The consequences of bad location decision in business and how to overcome them

August 07, 2020

The consequences of bad location decision in business featured blog image

We’ve already talked about the factors you should consider when choosing a business location. However, we didn’t get much into detail about the consequences of a bad location decision. So we found someone who’s gone through it all and knows how location affects the success of the business. Luckily, they were willing to share their lesson with you.

Last summer, in July of 2019, myself and my two co-owners opened our florist, Otown Flowers, in Orlando. However, we soon discovered that our location was going to be a challenge. The full story of our small business’ location dilemma, and how we solved it, continues below.

How to overcome a bad business location

1. We searched for two traits in a new location: distance and price. We didn’t want a long commute, and as a new business, we needed to be reasonable with rent.

2. In our research, we considered rent and neighbourhood statistics, but overlooked competition. It turns out one of the most popular florists in the city is within half a mile. They have a fleet of vans, a neon sign, and a beautiful street-facing location. It was intimidating.

3. We knew right away that there will be consequences of our bad location decision. First, we realized the online local listings were going to be a challenge. Our nearby competitor has years of history in Orlando, so of course, they are going to be prioritized by search engines and map apps.

Our store is also tucked into the corner of a plaza, and difficult to see. We weren’t seen by those passing by on the street. The plaza gets quite busy, but even from the parking lot and sidewalks, our visibility was limited.

4. To get noticed, we had to work both online and on the storefront. Our first step was optimizing our website and local listing pages. We added photos of our work to our local listings. But the biggest effort was following up with customers and asking for reviews. I am not the type of person who likes to ask things of people, especially when they’re the customer, but we made the effort. Those positive reviews literally put us on the map.

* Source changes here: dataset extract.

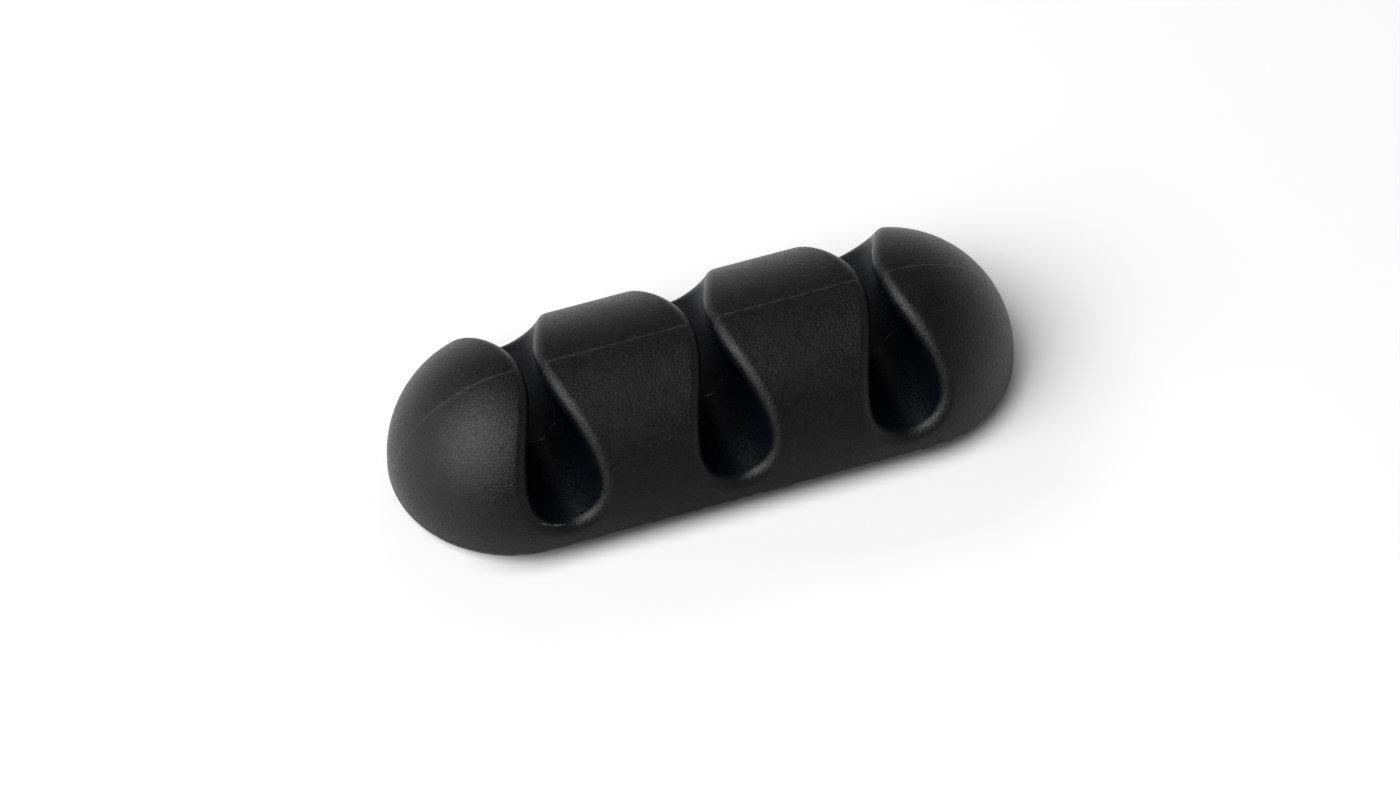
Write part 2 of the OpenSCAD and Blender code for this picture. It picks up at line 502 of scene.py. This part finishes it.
def stadiumPiece(name, profile, lift):  # profile of (inset, height), from the bottom up
    skin = Skin()
    rim = outline(spineEnd(clip), pad["steps"], pad["steps"])
    spine, ways = rim[:, 0], rim[:, 1:]
    rows = []
    for inset, level in profile:
        r = clip["width"] / 2 - pad["inset"] - inset
        points = np.stack([spine + ways[:, 0] * r, ways[:, 1] * r, 0 * spine + level], 1)
        rows.append(skin.add(points, np.stack([ways[:, 0], ways[:, 1], 0 * spine], 1)))
    rows = np.array(rows)
    skin.grid(np.hstack([rows, rows[:, :1]]))
    skin.closeFlat(rows[0], rim, profile[0][1], -1)
    skin.closeFlat(rows[-1], rim, profile[-1][1], 1)
    made = skin.build(name, lift)
    made.data.normals_split_custom_set([(0, 0, 0)] * len(made.data.loops))  # back to plain normals
    made.data.set_sharp_from_angle(angle=math.radians(pad["crease"]))
    return made


foam = {
    "tone": 0.05,
    "dark": 0.6,  # parts of the tone, in the cells and between them
    "light": 1.5,
    "cell": 0.16,  # millimetres
    "depth": 0.05,
    "cellEdge": (0.1, 0.7),
    "cellShare": 0.7,
    "cloud": (1.2, 3),
    "cloudShare": 0.3,
    "roughness": 0.85,
    "cloudRoughness": 0.1,
}


def foamMaterial(look):
    material, g = newMaterial("foam of the adhesive pad")
    here = g.node("TexCoord", out="Object")
    cells = g.node("TexVoronoi", None, {"Vector": here, "Scale": 1 / (look["cell"] * mm)}, "Distance")
    cloud = g.noise(here, *look["cloud"])
    pale = g.fade(cells, *look["cellEdge"]) * look["cellShare"] + cloud * look["cloudShare"]
    colour = g.blend(pale, grey(look["tone"] * look["dark"]), grey(look["tone"] * look["light"]))
    g.opaque(colour, look["roughness"] - cloud * look["cloudRoughness"], cells * look["depth"])
    return material


adhesivePad = stadiumPiece(
    "adhesivePad",
    [(pad["hollow"] * inward, pad["thick"] * up) for inward, up in pad["edge"]],
    pad["above"],
)
adhesivePad.data.materials.append(foamMaterial(foam))
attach(adhesivePad, "root")
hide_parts("adhesive_pad")
print("adhesive pad made")


liner = {
    "thick": 0.12,
    "tone": (0.72, 0.68, 0.58, 1),
    "fibreTone": (0.60, 0.56, 0.47, 1),
    "fibres": (0.35, 5, 0.65),  # millimetres, detail and roughness, as for the cloud
    "fibreEdge": (0.35, 0.7),
    "fibreShare": 0.6,
    "fibreHeight": 0.01,
    "cloud": (6.0, 2),
    "cloudShare": 0.2,
    "cloudHeight": 0.05,
    "roughness": 0.42,
    "fibreRoughness": 0.1,
}


def linerMaterial(look):
    material, g = newMaterial("coated paper of the release liner")
    here = g.node("TexCoord", out="Object")
    fibres, cloud = g.noise(here, *look["fibres"]), g.noise(here, *look["cloud"])
    dull = g.fade(fibres, *look["fibreEdge"]) * look["fibreShare"] + cloud * look["cloudShare"]
    height = fibres * look["fibreHeight"] + cloud * look["cloudHeight"]
    colour = g.blend(dull, look["tone"], look["fibreTone"])
    g.opaque(colour, look["roughness"] + fibres * look["fibreRoughness"], height)
    return material


releaseLiner = stadiumPiece("releaseLiner", [(0, 0), (0, liner["thick"])], 0)
releaseLiner.data.materials.append(linerMaterial(liner))
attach(releaseLiner, "root")
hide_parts("release_liner")
print("release liner made")


studio = {
    "tableSize": 3.0,  # metres
    "tableGap": 0.03,  # millimetres under the liner
    "table": 0.42,  # paleness of the table that lights the clip, in front
    "tableBehind": 1.0,
    "tableTurn": (-12.0, 22.0),  # millimetres over which the one passes to the other
    "tableSlant": 0.8,
    "tableSeen": 1.0,  # paleness of the table in the picture
    "tableNearShade": 0.89,  # and round the clip, a painted shade
    "near": (13.0, 26.0),  # millimetres from the clip's spine over which the painted shade grows paler
    "nearForward": 6.0,
    "nearCloud": (12.0, 2),
    "nearRagged": 4.0,
    "far": (50.0, 200.0),  # millimetres over which it turns white, so that level views have no horizon
    "lift": 0.19,  # light added to it for the camera alone
    "shadowTone": 0.03,
    "shadow": 0.85,
    "shadowReach": (-1.2, 2.0, 1.0, 0.0),  # millimetres from the clip's edge
    "shadowRight": (-14.0, 4.0),
    "shadowSlant": 1.5,
    "shadowFront": (-8.0, 2.0, 1.0, 0.35),
    "sky": 0.12,
    "glow": 0.85,  # low behind the clip
    "glowHigh": (0.03, 0.33, 1.0, 0.0),
    "glowBack": (-0.3, 0.5),
    "glowSlant": 0.6,
    "beside": 0.45,  # share of the glow to the right of the clip
    "besideHigh": (0.1, 0.65, 1.0, 0.0),
    "besideRight": (0.3, 0.9),
    "key": 6.9,  # watts
    "keyRound": -102.0,  # degrees from the back of the clip, negative to its left
    "keyHigh": 46.0,
    "keyAway": 0.7,
    "keySize": (0.72, 0.8),
}


def tableMaterial(look):
    material, g = newMaterial("white table")
    here = g.node("TexCoord", out="Object")
    place = g.node("SeparateXYZ", None, {"Vector": here}, "X")
    x, y = place / mm, place.out("Y") / mm
    beyond, forward = (abs(x) - spineEnd(clip)).atLeast(0), y + look["nearForward"]
    away = (beyond * beyond + forward * forward) ** 0.5
    away = away + g.noise(here, *look["nearCloud"]) * look["nearRagged"]
    fromEdge = (beyond * beyond + y * y) ** 0.5 - clip["width"] / 2
    # painted contact shadow on the table, strongest along the clip's front and right edges
    contactShadow = g.fade(fromEdge, *look["shadowReach"])
    contactShadow = contactShadow * g.fade(x - y * look["shadowSlant"], *look["shadowRight"])
    contactShadow = contactShadow * g.fade(y, *look["shadowFront"])
    # painted shade: the table is darker round the clip
    tone = g.blend(g.fade(away, *look["near"]), grey(look["tableNearShade"]), grey(look["tableSeen"]))
    tone = g.blend(contactShadow * look["shadow"], tone, grey(look["shadowTone"]))
    behind = g.fade(y + abs(x) * look["tableSlant"], *look["tableTurn"])
    lit = g.blend(behind, grey(look["table"]), grey(look["tableBehind"]))

    lit = g.node("BsdfDiffuse", None, {"Color": lit})
    seen = g.node("BsdfDiffuse", None, {"Color": tone})
    lift = g.node("Emission", None, {"Color": tone, "Strength": look["lift"]})
    seen = g.node("AddShader", None, {0: seen, 1: lift})
    white = g.node("Emission", None, {"Color": grey(1), "Strength": 1.0})
    seen = g.node("MixShader", None, {0: g.fade(away, *look["far"]), 1: seen, 2: white})
    surface = g.node("MixShader", None, {0: g.node("LightPath", out="Is Camera Ray"), 1: lit, 2: seen})
    g.node("OutputMaterial", None, {"Surface": surface})
    return material


def makeTable(look):
    half = look["tableSize"] / 2
    mesh = bpy.data.meshes.new("table")
    corners = [(-half, -half, 0), (half, -half, 0), (half, half, 0), (-half, half, 0)]
    mesh.from_pydata(corners, [], [(0, 1, 2, 3)])
    table = bpy.data.objects.new("table", mesh)
    table.location.z = -look["tableGap"] * mm
    bpy.context.collection.objects.link(table)
    mesh.materials.append(tableMaterial(look))


def softbox(name, around, high, distance, size, power):
    light = bpy.data.lights.new(name, "AREA")
    light.shape, light.size, light.size_y = "RECTANGLE", size[0], size[1]
    light.energy = power
    a, e = math.radians(around), math.radians(high)
    away = Vector((math.sin(a) * math.cos(e), math.cos(a) * math.cos(e), math.sin(e)))
    made = bpy.data.objects.new(name, light)
    made.location = away * distance
    made.rotation_euler = away.to_track_quat("Z", "Y").to_euler()
    bpy.context.collection.objects.link(made)


def makeSky(look):
    world = bpy.data.worlds.new("studio")
    bpy.context.scene.world = world
    world.use_nodes = True
    g = Graph(world.node_tree)
    high, low, seen = (
        g.node("Background", None, {"Color": grey(1), "Strength": strength})
        for strength in (look["sky"], look["glow"], 1.0)
    )
    up = g.node("SeparateXYZ", None, {"Vector": g.node("TexCoord", out="Generated")}, "Z")
    back, right = up.out("Y"), up.out("X")
    glow = g.fade(up, *look["glowHigh"]) * g.fade(back + right * look["glowSlant"], *look["glowBack"])
    beside = g.fade(right, *look["besideRight"]) * g.fade(up, *look["besideHigh"])
    lit = g.node("MixShader", None, {0: glow.atLeast(beside * look["beside"]), 1: high, 2: low})
    surface = g.node("MixShader", None, {0: g.node("LightPath", out="Is Camera Ray"), 1: lit, 2: seen})
    g.node("OutputWorld", None, {"Surface": surface})


makeTable(studio)
makeSky(studio)
softbox("key", studio["keyRound"], studio["keyHigh"], studio["keyAway"], studio["keySize"], studio["key"])
print("table and light made")


shot = {
    "round": 19.06,  # degrees to the left of square on
    "down": 50.6,
    "distance": 0.585,
    "lens": 171.0,
    "sensor": 36.0,
    "aside": -0.19,  # millimetres from the middle of the body's lower edge
    "above": 0.62,
}


def makeCamera(look):
    a, e = math.radians(look["round"]), math.radians(look["down"])
    back = Vector((-math.sin(a) * math.cos(e), -math.cos(a) * math.cos(e), math.sin(e)))
    right = Vector((math.cos(a), -math.sin(a), 0))
    up = back.cross(right)
    aim = Vector((0, 0, clip["raised"])) * mm + right * look["aside"] * mm + up * look["above"] * mm
    data = bpy.data.cameras.new("camera")
    data.lens, data.sensor_width = look["lens"], look["sensor"]
    data.clip_start, data.clip_end = 0.01, 10
    camera = bpy.data.objects.new("camera", data)
    camera.matrix_world = Matrix((right, up, back)).transposed().to_4x4()
    camera.location = aim + back * look["distance"]
    bpy.context.collection.objects.link(camera)
    bpy.context.scene.camera = camera


makeCamera(shot)
bpy.context.scene.view_settings.view_transform = "Standard"
print("camera made")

For the storefront, we added signage. Our window sign wasn’t enough, so we built a new sign to hang over the door, and installed a hanging sign that was more visible to those walking down the plaza’s sidewalk. In addition, we had a folding sign to set outside during opening hours, to incite curiosity and make the storefront more welcoming.

Lastly, online community groups on Facebook and Nextdoor were essential in growing the business. The key is to not spam these groups, you have to actually act as a member of the community, and that means helping others even when it isn’t immediately beneficial. Giving a neighbour advice on plant care, recommending a venue to a bride-to-be, over time I became a familiar face in these groups. I keep a strict rule to only promote the store before Valentine’s Day and Mother’s Day, when people are looking the most, or if there is a post that is explicitly searching for a florist. Neighbourhood groups don’t take kindly to in-your-face marketing, but love to support a local business when they can.

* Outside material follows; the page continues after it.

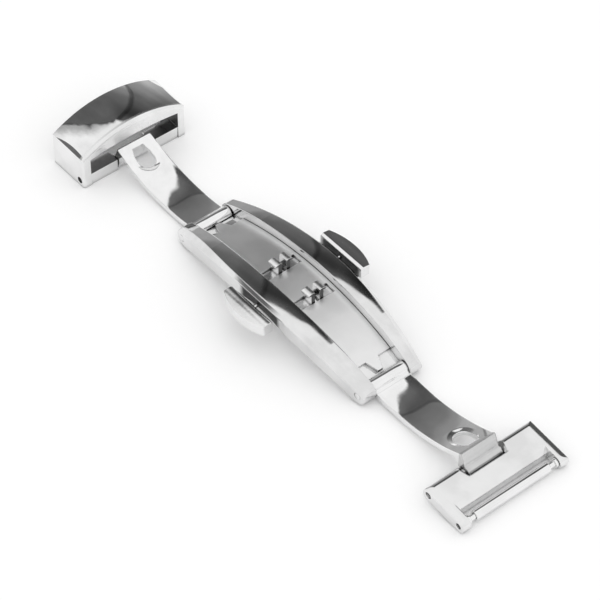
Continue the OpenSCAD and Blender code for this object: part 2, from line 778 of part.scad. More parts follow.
// Side view of the strap end: a flat bar with round edges
module strap_end_side() {
    circle(strap_end_r);
    translate([0, -strap_end_r]) square([strap_end_l, 2 * strap_end_r]);
    translate([strap_end_l, 0]) circle(strap_end_r);
}

// The bevel along the upper edge of the strap gap, seen from the side
module gap_bevel_side() {
    polygon([[strap_wall_u - gap_bevel_w, strap_end_r], [strap_wall_u, strap_end_r - gap_bevel_w],
             [strap_wall_u + 1, strap_end_r - gap_bevel_w], [strap_wall_u + 1, strap_end_r + 1],
             [strap_wall_u - gap_bevel_w, strap_end_r + 1]]);
}

// The bevel along the far upper edge of the arm's notch, wider towards the arm
module notch_bevel() {
    depth = notch_half / 2;
    translate([notch_u, notch_half + notch_bevel_w, strap_end_r]) rotate([0, 0, -notch_bevel_turn])
        along_x(-far, 0) polygon([[-depth, -depth], [-depth, 1], [0, 1], [0, 0]]);
}

// Everything above the bevel along the far upper edge
module end_edge_bevel() {
    translate([0, end_half - end_edge_w, strap_end_r]) rotate([-end_edge_slope, 0, 0])
        translate([-far / 2, 0, 0]) cube([far, far, far]);
}

module strap_end() {
    color(steel) centred() at_strap_end() difference() {
        along_y(-end_half, end_half) strap_end_side();
        translate([strap_wall_u, -strap_half, -far / 2]) cube([far, 2 * strap_half, far]);
        translate([-far, -notch_half, -far / 2]) cube([far + notch_u, 2 * notch_half, far]);
        along_y(-strap_half, strap_half) gap_bevel_side();
        for (s = [0, 1]) mirror([0, s, 0]) {
            notch_bevel();
            end_edge_bevel();
        }
        round_y(arm_pin_r, -far, far);
        translate([strap_end_l, 0, 0]) round_y(tip_r + tip_gap, -far, far);
    }
}

module strap_end_pin() {
    color(steel) centred() at_strap_end() arm_pin();
}

// Places a shape that is drawn about the cover's strap bar
module at_cover_bar() {
    translate([cover_x - cover_bar_u, 0, cover_bar_z]) children();
}

// Places a shape that is drawn about the strap end's strap bar
module at_strap_bar() {
    at_strap_end() translate([strap_end_l, 0, 0]) children();
}

// The tube of a spring bar, with its ends rolled in round the tips
module bar_tube() {
    difference() {
        round_y(tube_r, -tube_half, tube_half);
        round_y(tube_bore_r, -tube_half + tube_lip, tube_half - tube_lip);
        round_y(tip_r + tip_gap, -far, far);
    }
}

// The far tip of a spring bar: point, flange, neck and guide
module bar_tip() {
    round_y(tip_r, bar_spring_half, tip_end_y);
    round_y(flange_r, flange_y, flange_y + flange_t);
    round_y(tube_bore_r - guide_gap, bar_spring_half, guide_y);
}

module bar_spring() {
    translate([0, -bar_spring_half, 0])
        coil(tube_bore_r - guide_gap, bar_wire_r, bar_turns, 2 * bar_spring_half);
}

module cover_bar_tube() {
    color(steel) centred() at_cover_bar() bar_tube();
}

module cover_bar_tip_near() {
    color(steel) centred() at_cover_bar() mirror([0, 1, 0]) bar_tip();
}

module cover_bar_tip_far() {
    color(steel) centred() at_cover_bar() bar_tip();
}

module cover_bar_spring() {
    color(wire) centred() at_cover_bar() bar_spring();
}

module strap_bar_tube() {
    color(steel) centred() at_strap_bar() bar_tube();
}

module strap_bar_tip_near() {
    color(steel) centred() at_strap_bar() mirror([0, 1, 0]) bar_tip();
}

module strap_bar_tip_far() {
    color(steel) centred() at_strap_bar() bar_tip();
}

module strap_bar_spring() {
    color(wire) centred() at_strap_bar() bar_spring();
}

base_frame();
top_plate();
left_hinge_pin();
right_hinge_pin();
latch_slider_near();
latch_slider_far();
button_near();
button_far();
button_pin_near();
button_pin_far();
latch_spring_near();
latch_spring_far();
left_arm();
right_arm();
cover();
cover_pin();
strap_end();
strap_end_pin();
cover_bar_tube();
cover_bar_tip_near();
cover_bar_tip_far();
cover_bar_spring();
strap_bar_tube();
strap_bar_tip_near();
strap_bar_tip_far();
strap_bar_spring();
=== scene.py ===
"""Looks of a butterfly deployant clasp for an 18 mm watch strap, lying open on a pale floor.

Metres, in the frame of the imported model: X along the strap, Y across it, Z up.
"""
import logging
import math
from dataclasses import dataclass
from enum import Enum
from typing import Union

import bmesh
import bpy
from mathutils import Matrix, Vector


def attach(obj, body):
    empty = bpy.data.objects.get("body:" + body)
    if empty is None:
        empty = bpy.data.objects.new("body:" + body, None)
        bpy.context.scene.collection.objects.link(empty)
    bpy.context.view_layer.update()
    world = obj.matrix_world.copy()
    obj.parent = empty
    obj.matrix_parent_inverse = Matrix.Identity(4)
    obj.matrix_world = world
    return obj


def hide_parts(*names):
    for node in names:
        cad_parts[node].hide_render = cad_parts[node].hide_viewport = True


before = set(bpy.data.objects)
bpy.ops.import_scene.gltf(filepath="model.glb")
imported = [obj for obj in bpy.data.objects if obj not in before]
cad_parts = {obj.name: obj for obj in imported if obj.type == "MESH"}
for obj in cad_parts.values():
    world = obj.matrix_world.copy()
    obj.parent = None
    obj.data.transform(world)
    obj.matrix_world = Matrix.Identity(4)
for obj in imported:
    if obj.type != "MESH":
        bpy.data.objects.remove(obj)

LOG = logging.getLogger("clasp")
MM = 0.001
MIDDLE_X = -0.369574  # middle of the base frame along the strap, in mm
ROUND_STEPS = 6  # steps in the quarter round at the end of a turned piece
AO_SAMPLES = 6
EDGE_SAMPLES = 8

Value = Union[float, tuple, "Socket"]


class Grain(Enum):
    """Direction that a surface is brushed in, as the scale of its noise along X, Y and Z."""

    ALONG = (0.05, 1.0, 1.0)
    ACROSS = (1.0, 0.05, 1.0)


class Pattern(Enum):
    """Noises: cells per metre (in the room, per unit), octaves, and share of the finer octaves."""

    CLOUDS = (180.0, 3.0, 0.5)
    MARKS = (2600.0, 4.0, 0.5)
    HAIRLINES = (9000.0, 4.0, 0.65)
    GRINDING = (2600.0, 3.0, 0.6)
    STREAKS = (1800.0, 2.0, 0.5)
    ROOM_CLOUDS = (9.0, 3.0, 0.6)
    ROOM_FRAY = (16.0, 3.0, 0.6)


class Side(Enum):
    """The two halves of the clasp across its width, as the sign of Y."""

    NEAR = -1
    FAR = 1

    @property
    def word(self) -> str:
        """The side's name in the names of the pieces."""
        return self.name.lower()


class Slot(Enum):
    """The record's material slots, one of which each built piece carries."""

    PIN = "pin_steel"
    BAR = "bar_steel"
    WIRE = "spring_wire"
    POLISHED = "polished_steel"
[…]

5. We noticed positive results almost immediately, but it took about a year for us to get consistent calls and walk-ins. At first, we could usually track the source of how someone found us, maybe a recommendation or through a Facebook group, but now more people are stumbling upon us online with no idea who we are. We are showing up more frequently on map listings and search engines, and we are getting more “word-of-mouth” orders.

A poor location decision with a happy ending

The biggest lesson we learned from this was to research the competition and see where they are located. Depending on your business, being near your competitors could be beneficial or disastrous.

Another metric we would have considered is what major companies are nearby. Our city (Orlando) is home to a lot of corporate headquarters and busy hospitals, and those places have a lot of high-spending consumers. It is a factor we would definitely prioritize in a future location.

It’s been a little over a year since we have moved in, and even facing the uncertainty that coronavirus has placed on the events industry, we are excited to stay at our current location and continue growing the business. We have used the problems we faced as learning opportunities and built a community of neighbouring businesses and clients to turn our problem location into a new strength.